Many of the Roses, tired and emotional from lack of sleep and the excitement of the previous days, were visibly upset and their reactions were deliberately caught on camera for the documentary. RTE later claimed that the Roses were aware of the set up, but some of the girls said this was untrue.
The Down Rose said they had been treated "like animals in a circus" and that she had not signed up for “a cheap reality television show in which our emotions would be manipulated for entertainment purposes.”
Added to the Fathers4Justice protest and the abortion reference, this was another prickly moment in what was a thorny year for the Rose of Tralee Festival.
It is obvious what the organizers were at and that this was an attempt to give the show some added X Factor drama and thereby generate publicity. But it ended up being another example of the contradictions that are now becoming ever more apparent in this dated annual extravaganza in Kerry.
It's becoming a harder trick to pull off every year, getting across the idea that the Rose of Tralee is somehow several steps above other similar contests and that it's not demeaning to women, or even patronizing to them. Several young women who happened to be in our house when the show was on insisted that it is just as objectionable as bathing suit beauty contests -- and probably less honest and more patronizing.
It's also increasingly difficult to pretend that the Rose of Tralee has any relevance to today's Ireland, and that it's not an anachronistic old format that is way past its sell-by date and should be put out of its misery. For most of us, it's less X-Factor and more cringe factor, as we hide behind the sofa trying to avoid the more embarrassing moments.

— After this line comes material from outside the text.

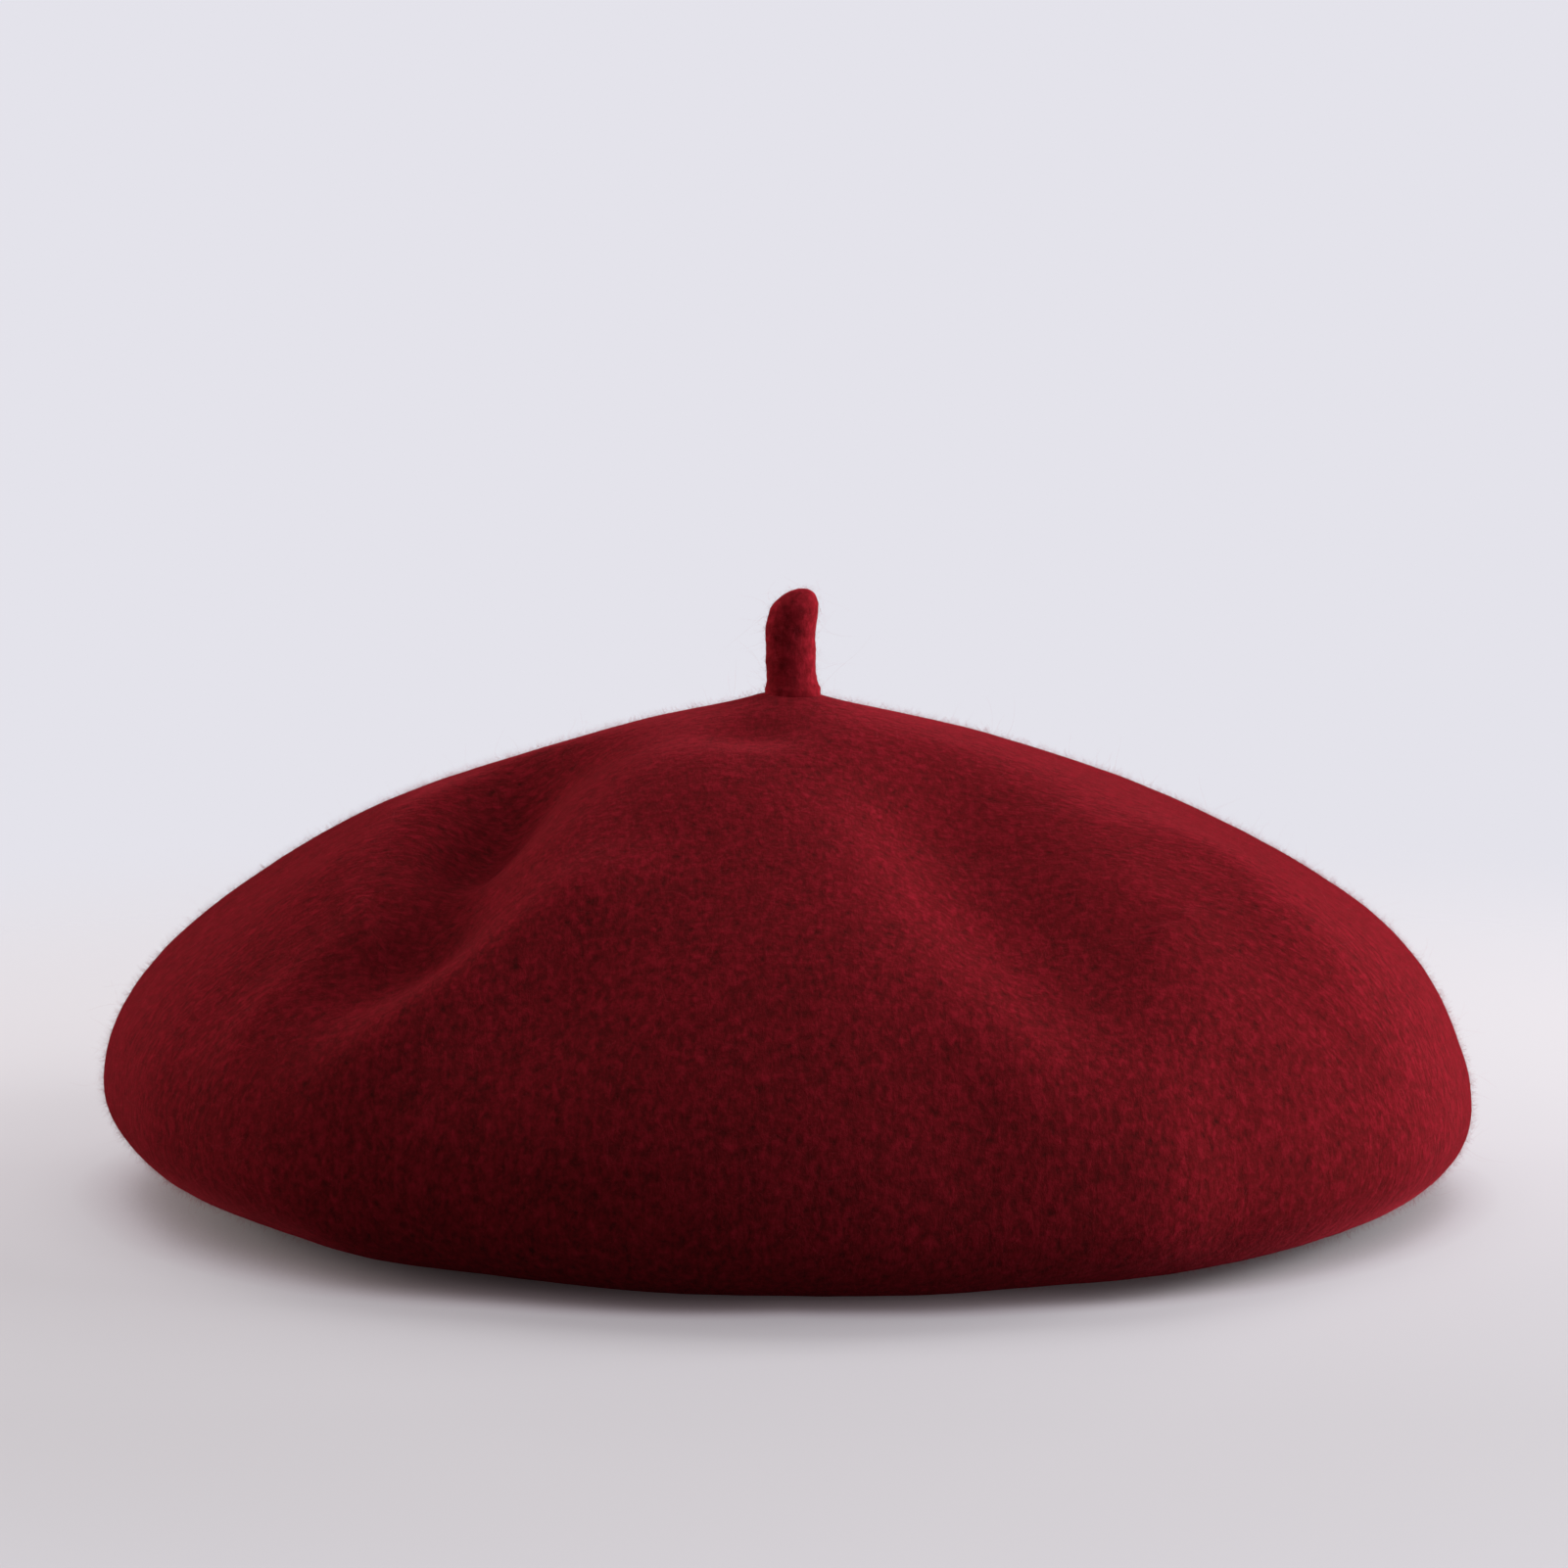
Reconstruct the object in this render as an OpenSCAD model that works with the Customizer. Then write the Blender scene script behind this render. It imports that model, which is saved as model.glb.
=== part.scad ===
// Felted wool beret: one-piece crown with a stem, a leather sweatband and a satin lining.
// Millimetres. +Z is up, -Y is the front, and the origin is the middle of the resting ring.

/* [Crown] */
// Diameter of the crown at its widest
crown_d = 280; // [250:1:300]
// Height of the crown above the surface it rests on
crown_h = 100; // [85:1:115]
// Height of the widest point above the surface
rim_h = 22; // [18:1:30]
// Diameter of the outer edge of the flat resting ring
rest_d = 204; // [200:1:220]
// Thickness of the felt
felt_t = 2.6; // [2:0.1:3.5]

/* [Stem] */
// Diameter of the felt stem
stem_d = 9.6; // [7:0.2:11]
// Height of the stem above the crown
stem_h = 22.8; // [16:0.2:30]

/* [Sweatband] */
// Head girth that the sweatband fits
head_girth = 560; // [540:5:580]
// Height of the leather sweatband
band_h = 28; // [22:1:32]
// Thickness of the leather
band_t = 0.9; // [0.6:0.1:1.2]

/* [Lining] */
// Slack between the felt and the lining
lining_gap = 2.6; // [2.2:0.1:4]
// Thickness of the satin
lining_t = 0.5; // [0.4:0.1:0.8]

/* [Labels] */
// Width of the blank patch in the middle of the lining
patch_w = 58; // [40:1:70]
// Depth of the blank patch
patch_d = 38; // [30:1:50]
// Width of the care label
label_w = 22; // [16:1:26]
// Height of the care label
label_h = 20; // [16:1:21]

/* [Hidden] */
$fn = 96;
SMALL_FN = 24;

FELT = "#7a1420";
SATIN = "#5c1019";
LEATHER = "#3a1c14";
RIBBON = "#4a0f17";
THREAD = "#8c2430";
WOVEN = "#e6ded2";

crown_r = crown_d / 2;
rest_r = rest_d / 2;
band_z = 0.4;                          // the band's lower edge, just clear of the table
band_top = band_z + band_h;
band_in = head_girth / (2 * PI);
band_out = band_in + band_t;
fit = 0.15;                            // clearance between two sewn layers
open_r = band_out + fit;               // edge of the felt round the head opening

// The felt's outer line has three spans, numbered by the whole part of t:
// 0 the crown from its middle to the rim, 1 the roll under the rim, 2 the flat resting ring.
CROWN_POWER = 1.4;
CROWN_ROOT = 0.515;
ROLL_IN = 1.04;
ROLL_DOWN = 0.92;
SPANS = 3;
CROWN_STEPS = 40;
ROLL_STEPS = 16;
RING_STEPS = 2;

function crown_line(t) =
    let (across = sin(90 * t))
    [crown_r * across,
     rim_h + (crown_h - rim_h) * pow(max(0, 1 - pow(across, CROWN_POWER)), CROWN_ROOT)];

function roll_line(t) =
    [rest_r + (crown_r - rest_r) * pow(max(0, cos(90 * t)), ROLL_IN),
     rim_h * (1 - pow(sin(90 * t), ROLL_DOWN))];

function ring_line(t) = [rest_r + (open_r - rest_r) * t, 0];

function felt_line(t) =
    t <= 1 ? crown_line(t) : t <= 2 ? roll_line(t - 1) : ring_line(min(t, SPANS) - 2);

// The direction square to the felt, pointing into the hat.
NUDGE = 0.004;
function inward(t) =
    t <= 0 ? [0, -1]
    : let (step = felt_line(min(t + NUDGE, SPANS)) - felt_line(max(t - NUDGE, 0)))
      [step.y, -step.x] / norm(step);

function inside(t, depth) = felt_line(t) + depth * inward(t);

// The lining hangs clear of the felt, and comes down to it where it is sewn in at the opening.
function lining_depth(t) =
    let (sewn = max(0, t - 1.5) / (SPANS - 1.5))
    felt_t + lining_gap + (fit - lining_gap) * sewn;

function steps_of(first, last) =
    let (counts = [CROWN_STEPS, ROLL_STEPS, RING_STEPS])
    [for (span = [first : last - 1])
        for (i = [0 : counts[span] - 1])
            span + i / counts[span],
     last];

function backwards(list) = [for (i = [len(list) - 1 : -1 : 0]) list[i]];

// A revolved layer of the hat from span line `first` to `last`.
module felt_layer(first, last, near, far) {
    at = steps_of(first, last);
    rotate_extrude()
        polygon(concat(
            [for (t = at) inside(t, near)],
            backwards([for (t = at) inside(t, far)])
        ));
}

module lining_layer(first, last, near = 0, far = lining_t) {
    at = steps_of(first, last);
    rotate_extrude()
        polygon(concat(
            [for (t = at) inside(t, lining_depth(t) + near)],
            backwards([for (t = at) inside(t, lining_depth(t) + far)])
        ));
}

// A ring between two radii, standing on z = low.
module ring(r_in, r_out, low, height) {
    translate([0, 0, low])
        difference() {
            cylinder(r = r_out, h = height);
            translate([0, 0, -1]) cylinder(r = r_in, h = height + 2);
        }
}

// The part of its children that lies in front of the back line, within a given width.
module back_strip(width, low, height) {
    intersection() {
        children();
        translate([-width / 2, band_in / 2, low]) cube([width, band_in, height]);
    }
}

// ---- Stem: the foot is a ball seated in a shallow felt dimple, so that the stem can lean.
stem_r = stem_d / 2;
foot_r = stem_r + 0.5;
seat_gap = 0.3;
foot_lift = foot_r - 1.1;              // height of the ball's middle above the crown
pivot_z = crown_h + foot_lift;
tip_round = 3.6;
ARC_STEPS = 10;

function arc(x, y, r, from, to) =
    [for (i = [0 : ARC_STEPS])
        let (a = from + (to - from) * i / ARC_STEPS)
        [x + r * cos(a), y + r * sin(a)]];

module stem() {
    shoulder = acos(stem_r / foot_r);
    tip_z = stem_h - foot_lift;
    foot = arc(0, 0, foot_r, -90, shoulder);
    tip = arc(stem_r - tip_round, tip_z - tip_round, tip_round, 0, 90);
    color(FELT)
        translate([0, 0, pivot_z])
            rotate_extrude()
                polygon(concat([[0, -foot_r]], [for (i = [1 : ARC_STEPS]) foot[i]], tip, [[0, tip_z]]));
}

module crown_shell() {
    color(FELT)
        difference() {
            felt_layer(0, SPANS, 0, felt_t);
            translate([0, 0, pivot_z]) sphere(r = foot_r + seat_gap);
        }
}

// The thread ends that hold the stem are knotted under the felt.
knot_r = 3.4;
knot_h = 1.5;
module stem_knot() {
    color(THREAD)
        translate([0, 0, crown_h - felt_t - 0.3 - knot_h])
            rotate_extrude()
                polygon(concat([[0, 0]], arc(knot_r - knot_h / 2, knot_h / 2, knot_h / 2, -90, 90), [[0, knot_h]]));
}

// ---- Lining: a round top and an under piece, sewn together round the rim.
module lining_top() {
    color(SATIN) lining_layer(0, 1);
}

module lining_under() {
    color(SATIN) lining_layer(1, SPANS);
}

// The seam's piping lies on the outside of the lining, against the hidden side of the felt.
seam_r = 0.9;
module lining_seam() {
    color(THREAD)
        rotate_extrude()
            translate([crown_r - felt_t - lining_gap + seam_r / 2, rim_h])
                circle(r = seam_r, $fn = SMALL_FN);
}

patch_t = 0.5;
module lining_patch() {
    color(WOVEN)
        intersection() {
            lining_layer(0, 1, lining_t, lining_t + patch_t);
            translate([-patch_w / 2, -patch_d / 2, rim_h]) cube([patch_w, patch_d, crown_h]);
        }
}

// Dashes of thread round the patch, a little in from its edge.
stitch_d = 0.5;
stitch_long = 3;
patch_margin = 2;
patch_pitch = 4.5;

module dashes_along(length) {
    count = floor(length / patch_pitch);
    for (i = [0 : count - 1])
        translate([(i - (count - 1) / 2) * patch_pitch - stitch_long / 2, -stitch_d / 2, rim_h])
            cube([stitch_long, stitch_d, crown_h]);
}

module patch_stitches() {
    inner_w = patch_w - 2 * patch_margin;
    inner_d = patch_d - 2 * patch_margin;
    color(THREAD)
        intersection() {
            lining_layer(0, 1, lining_t + patch_t, lining_t + patch_t + stitch_d / 2);
            for (side = [-1, 1]) {
                translate([0, side * inner_d / 2, 0]) dashes_along(inner_w);
                translate([side * inner_w / 2, 0, 0]) rotate(90) dashes_along(inner_d);
            }
        }
}

// ---- Sweatband: a leather strip bent to a ring, with its ends meeting at the back.
joint_gap = 1.2;
module sweatband() {
    color(LEATHER)
        difference() {
            ring(band_in, band_out, band_z, band_h);
            translate([-joint_gap / 2, band_in / 2, band_z - 1]) cube([joint_gap, band_in, band_h + 2]);
        }
}

tape_w = 14;
tape_t = 0.4;
tape_low = 7;
module band_joint_tape() {
    color(RIBBON)
        back_strip(tape_w, tape_low, band_top - tape_low)
            ring(band_out, band_out + tape_t, tape_low, band_top - tape_low);
}

// One row of stitches holds the band, the lining and the felt together at the opening.
stitch_z = 3.6;
stitch_count = 110;
module band_stitches() {
    color(THREAD)
        for (i = [0 : stitch_count - 1])
            rotate(90 + (i + 0.5) * 360 / stitch_count)
                translate([band_in, 0, stitch_z])
                    rotate([90, 0, 0])
                        cylinder(d = stitch_d, h = stitch_long, center = true, $fn = SMALL_FN);
}

// ---- Bow: a flat ribbon bow over the band's joint, standing on its top edge.
bow_w = 22;
bow_h = 7;
ribbon_t = 0.6;
loop_t = 2.4;
bow_z = band_top + fit + bow_h / 2;
bow_y = (band_in + band_out) / 2;

module bow_loop() {
    long = bow_w / 2;
    round_r = loop_t / 2;
    translate([0, bow_y, bow_z - bow_h / 2])
        linear_extrude(bow_h)
            difference() {
                union() {
                    translate([0, -round_r]) square([long - round_r, loop_t]);
                    translate([long - round_r, 0]) circle(r = round_r, $fn = SMALL_FN);
                }
                union() {
                    translate([ribbon_t, ribbon_t - round_r])
                        square([long - round_r - ribbon_t, loop_t - 2 * ribbon_t]);
                    translate([long - round_r, 0]) circle(r = round_r - ribbon_t, $fn = SMALL_FN);
                }
            }
}

module band_bow() {
    color(RIBBON) {
        bow_loop();
        mirror([1, 0, 0]) bow_loop();
    }
}

wrap_w = 4;
module bow_wrap() {
    outer = loop_t + 2 * (fit + ribbon_t);
    inner = loop_t + 2 * fit;
    color(RIBBON)
        translate([-wrap_w / 2, bow_y, bow_z])
            difference() {
                translate([0, -outer / 2, -bow_h / 2 + fit]) cube([wrap_w, outer, bow_h + ribbon_t]);
                translate([-1, -inner / 2, -bow_h / 2 + fit - 1]) cube([wrap_w + 2, inner, bow_h + 1]);
            }
}

// ---- Labels: they hang behind the band from its top edge, and flip up about that edge.
label_turn = 55;                       // degrees round from the back towards the left
label_t = 0.5;
label_clear = 0.5;
label_drop = 1;
tab_w = 10;
tab_h = 10;
hinge_r = band_out + label_clear + label_t;
hinge_z = band_top + label_drop;

module at_label() {
    rotate(label_turn) translate([0, hinge_r, hinge_z]) children();
}

module care_label() {
    color(WOVEN)
        at_label()
            translate([-label_w / 2, -label_t / 2, -label_h]) cube([label_w, label_t, label_h]);
}

module size_tab() {
    color(WOVEN)
        at_label()
            translate([-tab_w / 2, label_t / 2, -tab_h]) cube([tab_w, label_t, tab_h]);
}

// A bar of thread on the band's top edge, under the fold of the labels.
tack_d = 0.7;
module label_tack() {
    color(THREAD)
        rotate(label_turn)
            translate([0, (band_in + band_out) / 2, band_top + tack_d / 2])
                rotate([0, 90, 0])
                    cylinder(d = tack_d, h = label_w - 4, center = true, $fn = SMALL_FN);
}

crown_shell();
stem();
stem_knot();
lining_top();
lining_under();
lining_seam();
lining_patch();
patch_stitches();
sweatband();
band_joint_tape();
band_stitches();
band_bow();
bow_wrap();
care_label();
size_tab();
label_tack();
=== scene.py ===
"""A burgundy felted wool beret on a pale table: its felt, stem, leather band, lining and labels.

Lengths are in metres. +Z is up, -Y is the front, and the origin is the middle of the resting ring.
"""

import math

import bpy
import numpy as np
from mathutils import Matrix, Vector, noise


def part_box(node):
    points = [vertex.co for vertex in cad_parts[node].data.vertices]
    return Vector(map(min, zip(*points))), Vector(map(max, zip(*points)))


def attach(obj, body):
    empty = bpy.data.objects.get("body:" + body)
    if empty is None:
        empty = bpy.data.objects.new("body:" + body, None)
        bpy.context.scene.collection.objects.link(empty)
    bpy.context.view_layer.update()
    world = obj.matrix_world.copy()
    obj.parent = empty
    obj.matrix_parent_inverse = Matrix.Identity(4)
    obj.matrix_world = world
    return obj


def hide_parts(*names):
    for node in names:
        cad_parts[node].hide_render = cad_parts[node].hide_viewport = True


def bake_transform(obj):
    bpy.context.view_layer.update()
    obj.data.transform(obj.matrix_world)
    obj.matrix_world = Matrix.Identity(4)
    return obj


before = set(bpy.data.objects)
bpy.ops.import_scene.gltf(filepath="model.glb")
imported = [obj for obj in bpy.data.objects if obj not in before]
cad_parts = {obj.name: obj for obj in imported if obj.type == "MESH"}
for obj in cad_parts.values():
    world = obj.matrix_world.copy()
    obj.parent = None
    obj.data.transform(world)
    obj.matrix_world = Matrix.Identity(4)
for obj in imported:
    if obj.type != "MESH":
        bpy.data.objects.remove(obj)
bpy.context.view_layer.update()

MM = 0.001
TAU = 2 * math.pi

# ---------------------------------------------------------------- sizes, as in the CAD part
CROWN_R = 140 * MM
CROWN_H = 100 * MM
RIM_H = 22 * MM
REST_R = 102 * MM
FELT_T = 2.6 * MM
BAND_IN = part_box("sweatband")[1].x - 0.9 * MM
BAND_T = 0.9 * MM
BAND_LOW, BAND_TOP = (corner.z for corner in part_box("sweatband"))
FIT = 0.15 * MM
OPEN_R = BAND_IN + BAND_T + FIT
LINING_GAP = 2.6 * MM
LINING_T = 0.5 * MM
# The middle of the lining's near face, as a depth under the felt's outside.
LINING_DEPTH = FELT_T + LINING_GAP
STEM_R = 5.1 * MM
STEM_TOP = CROWN_H + 23.9 * MM
STEM_FOOT = CROWN_H + 3.4 * MM


# ---------------------------------------------------------------- the felt's own line
def smooth(value, low, high):
    """0 below low, 1 above high, and a smooth step between them."""
    share = np.clip((value - low) / (high - low), 0, 1)
    return share * share * (3 - 2 * share)


def felt_line(t):
    """Radius and height of the felt's outside: t 0 to 1 is the crown, 1 to 2 the roll, 2 to 3 the ring."""
    t = np.asarray(t, float)
    crown = np.clip(t, 0, 1) * math.pi / 2
    roll = np.clip(t - 1, 0, 1) * math.pi / 2
    ring = np.clip(t - 2, 0, 1)
    across = np.sin(crown)
    top_z = RIM_H + (CROWN_H - RIM_H) * np.clip(1 - across**1.4, 0, 1) ** 0.515
    roll_r = REST_R + (CROWN_R - REST_R) * np.clip(np.cos(roll), 0, 1) ** 1.04
    roll_z = RIM_H * (1 - np.sin(roll) ** 0.92)
    ring_r = REST_R + (OPEN_R - REST_R) * ring
    radius = np.where(t <= 1, CROWN_R * across, np.where(t <= 2, roll_r, ring_r))
    height = np.where(t <= 1, top_z, np.where(t <= 2, roll_z, 0.0))
    return radius, height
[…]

There's nothing wrong with a bit of blarney and twinkle-eyed charm, of course, but you can have too much of a good thing. Charm only goes so far.
We might all think The Quiet Man is a great movie -- and it is -- but even as we are charmed by it we don't think that it has anything to do with the Ireland of today. Or relations between men and women in Ireland today.
Lads, this is one Kerry joke that is ringing more hollow with each passing year. It's time for a reboot.